In June 1940, the Lowries fled Paris ahead of the German arrival to halt in Pau near the border with Spain. In August 1940, the Lowries moved to the Terminus Hotel in Marseille and set up a YMCA office to work with refugees. Even as a seasoned Russian hand, Lowrie was shocked by the poor conditions in the refugee camps scattered around southern France.

Working with American Waitstill Sharp, Lowrie's initial efforts were to help in the escape from France of one thousand Czech soldiers enlisted in the French army but stranded as a result of the German victory. About 400 of them would eventually escape. He was selected as the delegate of the American Friends of Czechoslovakia. Lowrie obtained false passports from Czech diplomat Vladimír Vochoč for Czech soldiers plus Czech refugees, including many Jews, and along with Fry and Sharp smuggled them out of France into neutral Spain which accepted the passports as valid travel documents. In helping Czech soldiers escape, Lowrie played a double role as a YMCA representative and as an agent of the U.S. clandestine organization, the Office of Strategic Services (OSS), after its creation.

===Nimes Committee===
In November 1940, Lowrie created and chaired the "Coordination Committee for Relief Work in Internment Camps," called the Nimes Committee, a grouping of 25 humanitarian organizations working in France which coordinated the efforts to assist refugees with both aid and organizing their departure from France. Lowrie's experience and ability to speak several languages enabled him to be a source of information about Vichy and German intentions with regard to refugees, especially Jews. He shared his reports with other aid agencies and their U.S. headquarters. He warned in August 1942 that Jews were going to be deported from France to Germany to an unknown fate and that the only means of rescuing Jewish children would be to assist them to leave France.

Lowrie, as chairman of the Nimes Committee, negotiated with the Vichy French government including a meeting on August 6, 1942 with Marshall Petain, Prime Minister of Vichy France. Lowrie's objective in the meeting was to prevent the deportation to Germany of 10,000 foreign Jews from France to Germany. Lowrie pleaded for time to arrange for the United States to accept children. Lowrie was unsuccessful in halting the deportation, but was hopeful that the Petain government would allow Jewish children to be taken to the U.S. Jewish humanitarian organizations led a frantic effort to rescue Jewish children by placing them with French families.

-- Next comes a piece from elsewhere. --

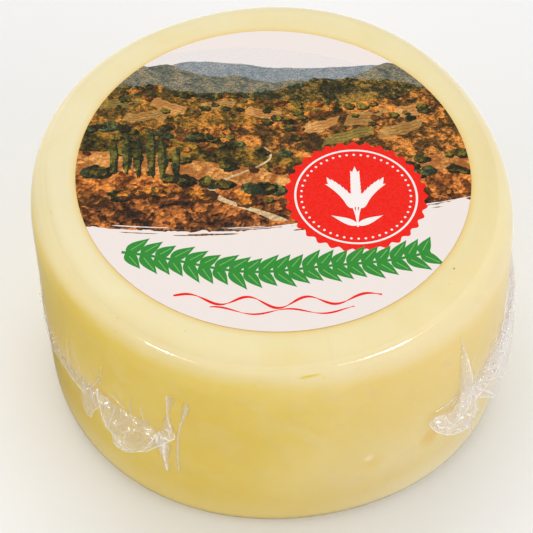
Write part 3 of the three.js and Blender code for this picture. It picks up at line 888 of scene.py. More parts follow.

Lowrie had, at this time, an inkling of what would happen to the deported Jews. He wrote in a report to YMCA leaders: "Since children, and aged and ill are taken and since their destination is uniformly reported as the Jewish reservation in Poland, the need for labor does not totally explain this action. In view of the present transport difficulties in Germany it is hard to understand a German desire to have these unfortunates...The best explanation we have been able to imagine is this: the general German plan for a new Europe includes 'purification' of undesirable elements."

In October 1942, the Nimes Committee got permission from President Roosevelt to admit five thousand Jewish children into the United States, but on November 11, 1942 the Germans occupied Vichy and the realization of those visas became impossible. What claim to independence that Vichy had ended with the German occupation. The Lowries were by chance in Switzerland at the time and did not return. The few Americans still in Vichy France were interned in Baden-Baden. Six thousand Jewish children were still in hiding in France and with little chance of getting to go to America.

==Switzerland==
In neutral Switzerland, Lowrie attempted to persuade the Swiss government to accept 5,000 Jewish children. Lowrie never received a reply to his note on this subject to the Swiss Foreign Minister -- but commented that the Swiss never refused entry to a Jewish child who made it to their border. The focus of Lowrie and other refugee workers in Switzerland became to protect the 6,000 Jewish children hiding in France and to help those escape who had been interned. Jewish children hiding in France were usually housed with Christian families. The French-Jewish organization Œuvre de secours aux enfants (OSE) led the effort inside France to prevent the children's discovery and capture by the Germans. In August 1943, Lowrie's report passed to the U.S. government in Washington by the American Legation (Embassy) in Switzerland, described the persecution of Jews in France and said that money was needed to protect Jewish children hiding mostly in the Italian-controlled sector of France. The message resulted in the allocation of 100,000 dollars (1.8 million in 2024 dollars) by the American Joint Distribution Committee for the aid of French Jews and their helpers.

At the end of the war, Lowrie said, "All of us were surprised to discover than a third of our hidden youngsters could be reunited with their parents: the Christian organizations had done a larger job of hiding adults than most of us had realized."

==After the war==
Near the end of World War II in 1944, Lowrie returned to France to focus on the problems of the many persons displaced during the war. From 1946 to 1952 he was Director of the YMCA press in Paris engaged in translating Russian books. In 1952, he retired from the YMCA and worked for UNICEF in Paris, returning to the U.S. in 1955. In 1963, Lowrie authored an account of his humanitarian work in Vichy France which was published by W.W. Norton and entitled The Hunted Children. He also wrote books titled The Light of Russia and Rebellious Prophet and translated several works from Russian into English.

He died on October 12, 1974 in Hightstown, New Jersey.